**Required task**
Wherever the word "this" shows up in a line, please copy that line.
>> start
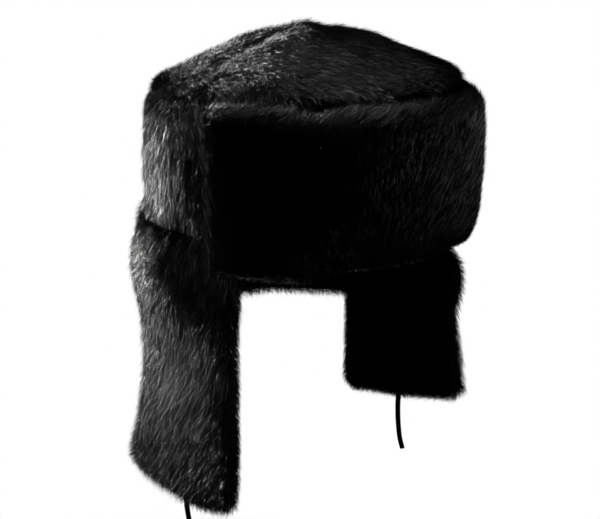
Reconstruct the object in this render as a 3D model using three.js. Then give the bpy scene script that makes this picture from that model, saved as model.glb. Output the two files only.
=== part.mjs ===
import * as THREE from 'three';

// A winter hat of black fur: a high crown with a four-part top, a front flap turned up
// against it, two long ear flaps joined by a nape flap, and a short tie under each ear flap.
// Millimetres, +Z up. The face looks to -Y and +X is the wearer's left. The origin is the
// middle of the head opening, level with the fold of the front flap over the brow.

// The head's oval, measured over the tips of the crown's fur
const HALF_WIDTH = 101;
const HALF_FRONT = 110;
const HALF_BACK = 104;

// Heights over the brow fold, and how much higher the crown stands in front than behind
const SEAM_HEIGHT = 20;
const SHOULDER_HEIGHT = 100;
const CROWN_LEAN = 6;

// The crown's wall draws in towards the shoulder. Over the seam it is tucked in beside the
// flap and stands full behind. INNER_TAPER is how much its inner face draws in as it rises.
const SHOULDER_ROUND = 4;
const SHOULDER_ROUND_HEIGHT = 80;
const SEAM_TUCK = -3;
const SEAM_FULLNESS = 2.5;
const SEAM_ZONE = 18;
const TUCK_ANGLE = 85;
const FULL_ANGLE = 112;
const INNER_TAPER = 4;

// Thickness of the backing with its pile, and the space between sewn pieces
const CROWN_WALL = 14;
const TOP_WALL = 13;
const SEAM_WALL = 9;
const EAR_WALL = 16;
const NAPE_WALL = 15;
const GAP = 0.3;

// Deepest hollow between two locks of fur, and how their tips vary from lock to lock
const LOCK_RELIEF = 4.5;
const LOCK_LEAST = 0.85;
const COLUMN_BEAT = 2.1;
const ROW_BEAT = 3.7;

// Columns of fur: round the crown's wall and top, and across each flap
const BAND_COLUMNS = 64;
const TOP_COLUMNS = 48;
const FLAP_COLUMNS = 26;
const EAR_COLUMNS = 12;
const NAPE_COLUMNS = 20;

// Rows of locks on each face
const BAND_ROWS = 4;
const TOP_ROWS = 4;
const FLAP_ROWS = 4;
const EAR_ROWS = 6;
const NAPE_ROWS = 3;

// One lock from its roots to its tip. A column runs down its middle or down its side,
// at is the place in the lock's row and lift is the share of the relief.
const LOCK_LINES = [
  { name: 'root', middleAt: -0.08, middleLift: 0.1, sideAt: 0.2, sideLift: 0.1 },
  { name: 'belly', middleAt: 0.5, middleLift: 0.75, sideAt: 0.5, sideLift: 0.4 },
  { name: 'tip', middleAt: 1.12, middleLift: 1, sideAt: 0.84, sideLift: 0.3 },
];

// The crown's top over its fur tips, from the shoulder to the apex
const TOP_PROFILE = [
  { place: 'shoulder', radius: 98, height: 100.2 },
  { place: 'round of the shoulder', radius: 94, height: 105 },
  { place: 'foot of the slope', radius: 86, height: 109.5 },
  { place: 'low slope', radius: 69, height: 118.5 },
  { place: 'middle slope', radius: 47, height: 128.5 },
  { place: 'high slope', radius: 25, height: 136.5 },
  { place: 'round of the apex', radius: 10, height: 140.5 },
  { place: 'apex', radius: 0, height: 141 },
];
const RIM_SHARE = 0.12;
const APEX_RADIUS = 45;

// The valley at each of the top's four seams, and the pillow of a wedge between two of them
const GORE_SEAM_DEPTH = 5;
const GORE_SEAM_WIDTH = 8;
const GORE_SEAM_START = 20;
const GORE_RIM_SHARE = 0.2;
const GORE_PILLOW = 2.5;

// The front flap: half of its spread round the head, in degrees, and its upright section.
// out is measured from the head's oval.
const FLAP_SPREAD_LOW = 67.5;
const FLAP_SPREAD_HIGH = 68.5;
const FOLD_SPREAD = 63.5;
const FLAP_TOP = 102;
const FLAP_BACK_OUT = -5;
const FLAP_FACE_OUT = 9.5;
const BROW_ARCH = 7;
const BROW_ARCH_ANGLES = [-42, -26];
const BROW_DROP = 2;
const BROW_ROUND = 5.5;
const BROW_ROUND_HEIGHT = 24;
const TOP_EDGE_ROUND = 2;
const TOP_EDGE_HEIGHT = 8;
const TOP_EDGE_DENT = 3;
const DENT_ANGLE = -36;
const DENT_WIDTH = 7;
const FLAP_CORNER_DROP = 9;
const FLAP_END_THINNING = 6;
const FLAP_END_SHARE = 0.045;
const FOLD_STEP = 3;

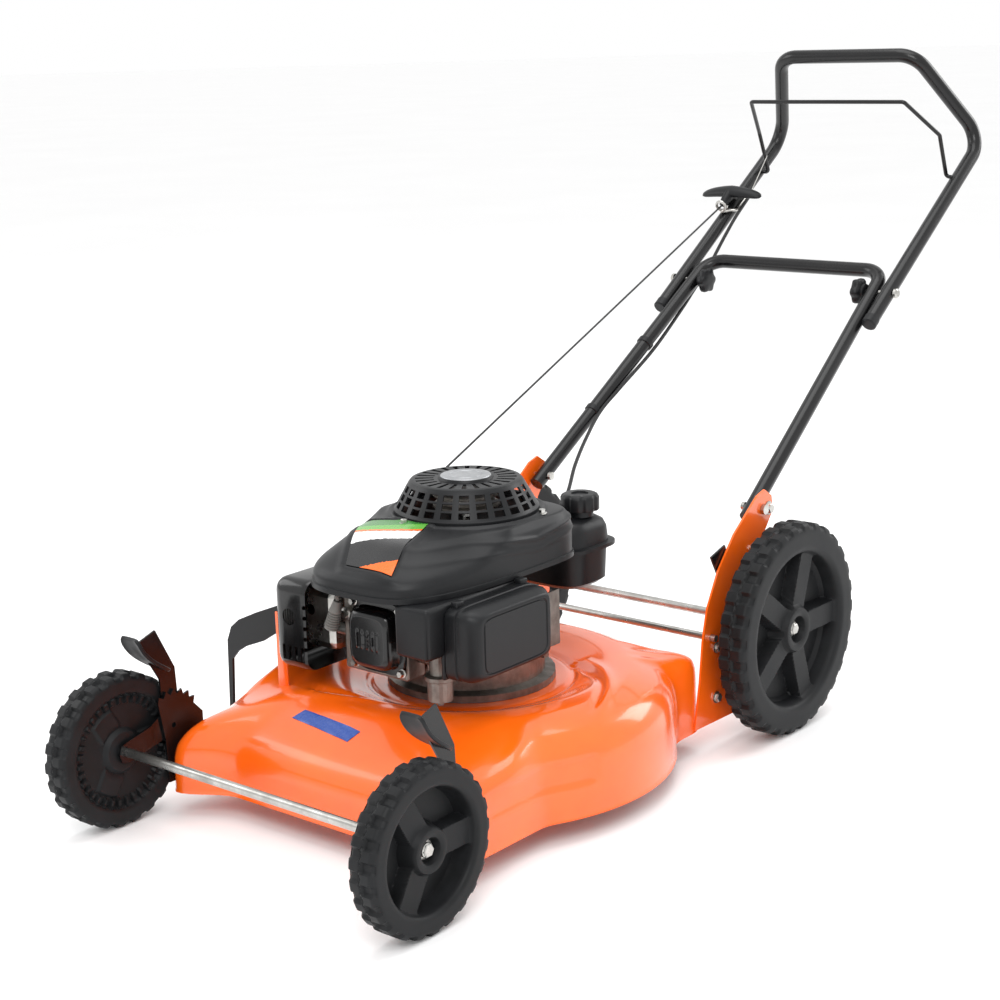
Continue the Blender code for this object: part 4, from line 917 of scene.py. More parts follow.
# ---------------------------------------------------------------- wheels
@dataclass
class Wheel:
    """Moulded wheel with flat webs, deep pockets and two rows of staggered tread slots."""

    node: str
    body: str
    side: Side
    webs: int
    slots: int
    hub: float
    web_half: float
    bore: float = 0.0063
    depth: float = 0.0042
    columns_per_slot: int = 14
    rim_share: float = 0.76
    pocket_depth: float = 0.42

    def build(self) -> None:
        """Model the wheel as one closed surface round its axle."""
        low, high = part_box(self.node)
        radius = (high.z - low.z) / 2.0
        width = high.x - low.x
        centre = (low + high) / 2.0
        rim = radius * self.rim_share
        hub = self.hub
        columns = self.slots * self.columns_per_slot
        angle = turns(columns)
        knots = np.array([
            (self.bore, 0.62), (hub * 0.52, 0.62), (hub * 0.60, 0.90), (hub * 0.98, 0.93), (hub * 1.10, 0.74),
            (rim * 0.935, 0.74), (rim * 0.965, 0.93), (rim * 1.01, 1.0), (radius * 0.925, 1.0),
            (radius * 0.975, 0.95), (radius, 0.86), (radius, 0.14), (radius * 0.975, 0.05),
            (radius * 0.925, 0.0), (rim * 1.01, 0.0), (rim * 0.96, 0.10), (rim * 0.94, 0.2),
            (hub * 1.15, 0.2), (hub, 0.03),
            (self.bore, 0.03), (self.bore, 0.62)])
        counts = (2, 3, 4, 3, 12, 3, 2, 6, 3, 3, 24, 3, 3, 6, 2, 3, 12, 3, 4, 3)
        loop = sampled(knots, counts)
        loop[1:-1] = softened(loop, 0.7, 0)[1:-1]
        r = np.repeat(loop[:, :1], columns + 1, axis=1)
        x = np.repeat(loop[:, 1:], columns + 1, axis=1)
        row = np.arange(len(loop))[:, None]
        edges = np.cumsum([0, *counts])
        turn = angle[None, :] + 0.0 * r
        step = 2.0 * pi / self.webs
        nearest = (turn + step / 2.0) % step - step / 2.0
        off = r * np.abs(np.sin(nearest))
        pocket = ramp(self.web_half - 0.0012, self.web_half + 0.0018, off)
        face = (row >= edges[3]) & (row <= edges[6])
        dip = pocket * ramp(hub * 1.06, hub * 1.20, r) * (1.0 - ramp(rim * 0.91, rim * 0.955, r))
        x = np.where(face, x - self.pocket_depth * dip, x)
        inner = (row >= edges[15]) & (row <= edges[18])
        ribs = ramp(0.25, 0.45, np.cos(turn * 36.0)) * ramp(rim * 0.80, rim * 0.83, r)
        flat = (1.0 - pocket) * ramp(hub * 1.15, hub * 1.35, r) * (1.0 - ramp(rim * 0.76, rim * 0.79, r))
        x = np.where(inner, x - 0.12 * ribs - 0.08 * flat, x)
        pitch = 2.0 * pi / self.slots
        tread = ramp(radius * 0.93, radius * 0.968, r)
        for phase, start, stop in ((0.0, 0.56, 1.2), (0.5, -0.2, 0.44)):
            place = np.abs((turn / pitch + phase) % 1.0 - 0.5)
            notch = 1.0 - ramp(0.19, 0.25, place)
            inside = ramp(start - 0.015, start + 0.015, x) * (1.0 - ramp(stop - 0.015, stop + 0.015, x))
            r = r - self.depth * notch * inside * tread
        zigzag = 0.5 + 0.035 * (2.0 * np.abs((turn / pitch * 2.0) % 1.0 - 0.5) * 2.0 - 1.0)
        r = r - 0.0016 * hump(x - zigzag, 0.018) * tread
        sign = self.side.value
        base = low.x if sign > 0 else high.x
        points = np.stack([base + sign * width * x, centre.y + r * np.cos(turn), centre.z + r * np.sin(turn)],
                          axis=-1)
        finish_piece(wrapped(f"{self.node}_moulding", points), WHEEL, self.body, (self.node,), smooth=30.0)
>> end
**Full solution**
Reconstruct the object in this render as a 3D model using three.js. Then give the bpy scene script that makes this picture from that model, saved as model.glb. Output the two files only.
Continue the Blender code for this object: part 4, from line 917 of scene.py. More parts follow.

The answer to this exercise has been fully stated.